The main focus on grading an article is how complete the article is, but content and language quality play important roles as well (Wikipedia, 2008c). If an article has attained FA or FL - class status, it is considered complete and thus usable as a general academic reference, while an A – class article, while complete, would benefit by having more specific references added before being used as an academic source. Below A – class articles need external sources for verification and augmentation of the topic being discussed in order to be utilized as an academic source. I.e. the article authors must “complete” the articles use as an academic reference by seeking verification of the information from other reputable sources. These other sources should also verify the accuracy of the content, thus building trust in the information. The expected “reader’s experience” for each graded article is given in Table 2.
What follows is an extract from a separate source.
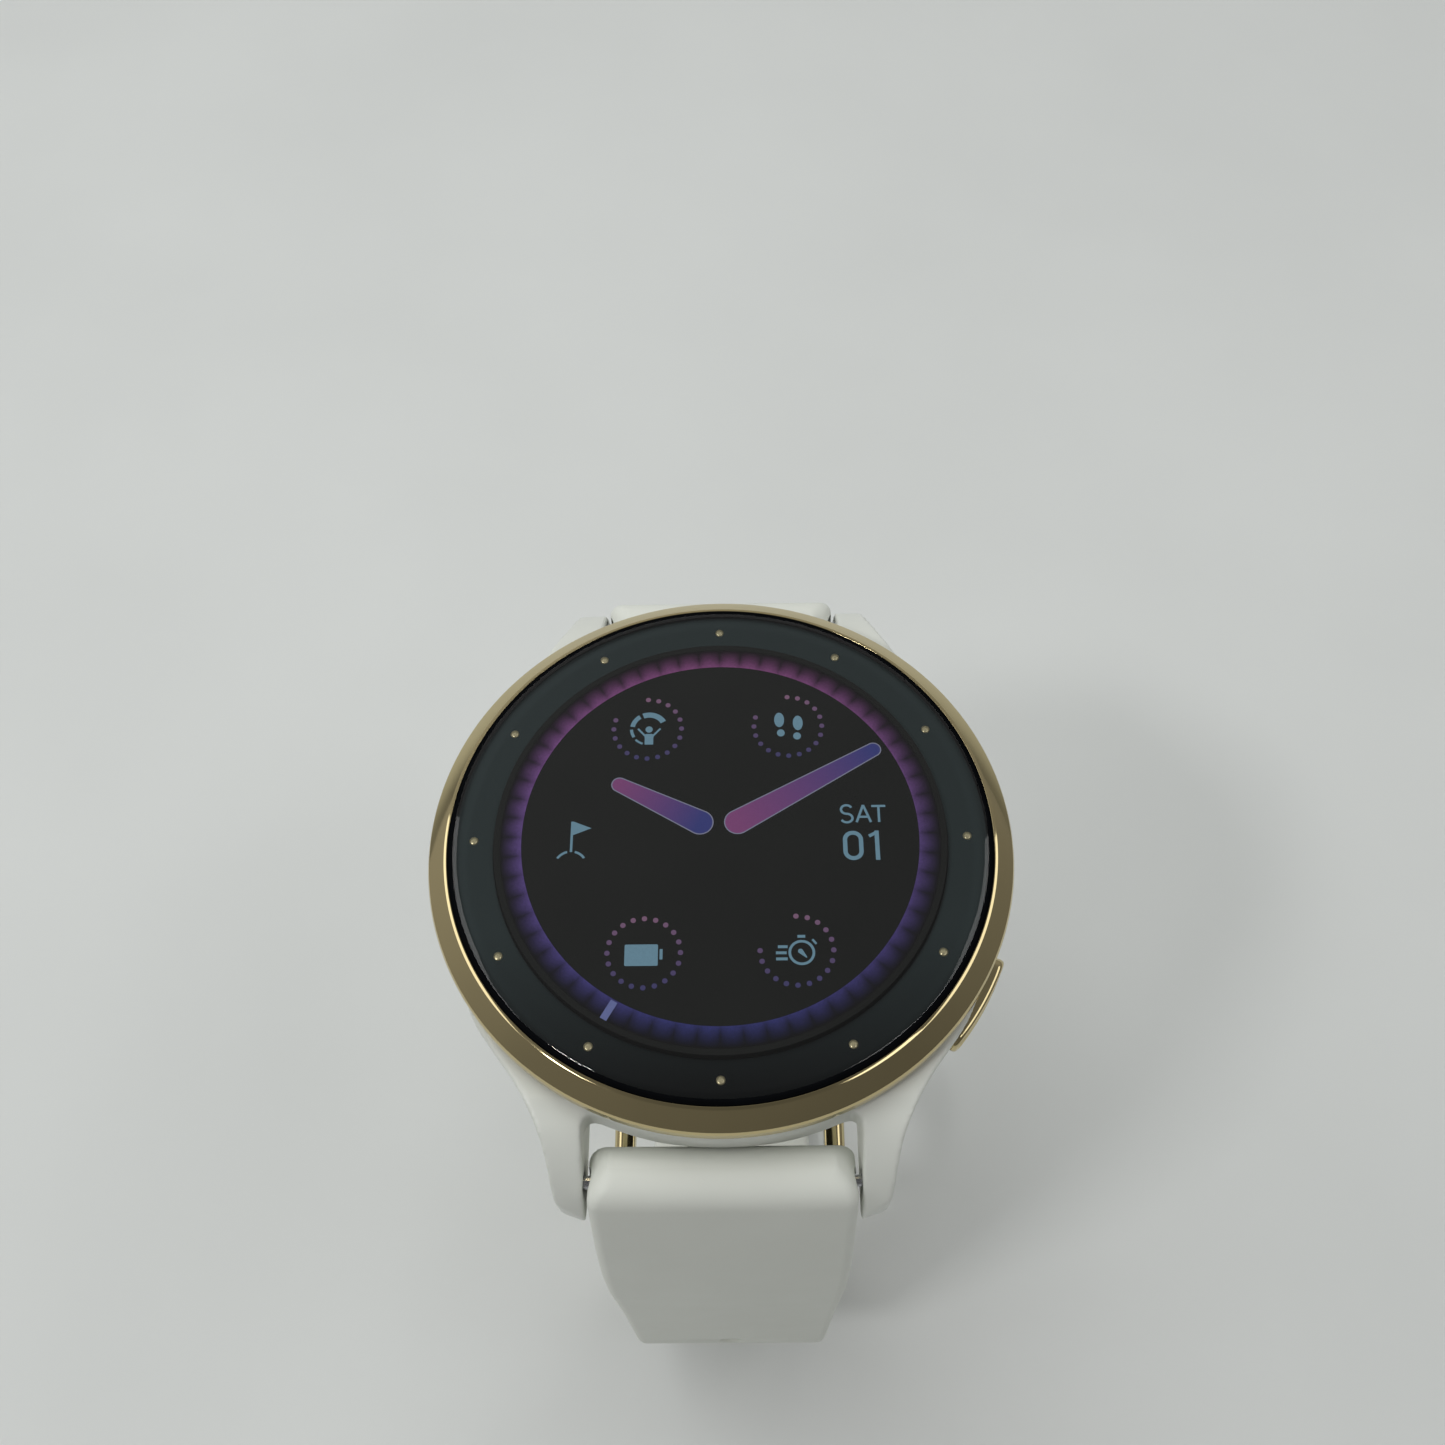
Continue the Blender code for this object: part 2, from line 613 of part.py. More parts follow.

Reader experience of graded (ranked) articles in Wikipedia (Wikipedia, 2008c)
FA or FL
Professional, outstanding, a definitive source for encyclopedic information.
Very useful. Fairly complete treatment of subject. Good for non-experts.
Useful to general readers. Approaching the quality of a professional encyclopedia.
No reader should be left wanting, but content may not be complete for research.
Useful to a casual reader. Not a complete picture, not ready to be an academic source.
Some meaningful content, but most readers will seek further information.
Little more than a dictionary definition of the topic.
The bold border in Table 2 marks the dividing line between complete, accurate, reviewed articles with external sources (FA, FL, and A grade), thus suitable for use as an academic reference, while other graded articles could use outside sources and further research to verify the information contained.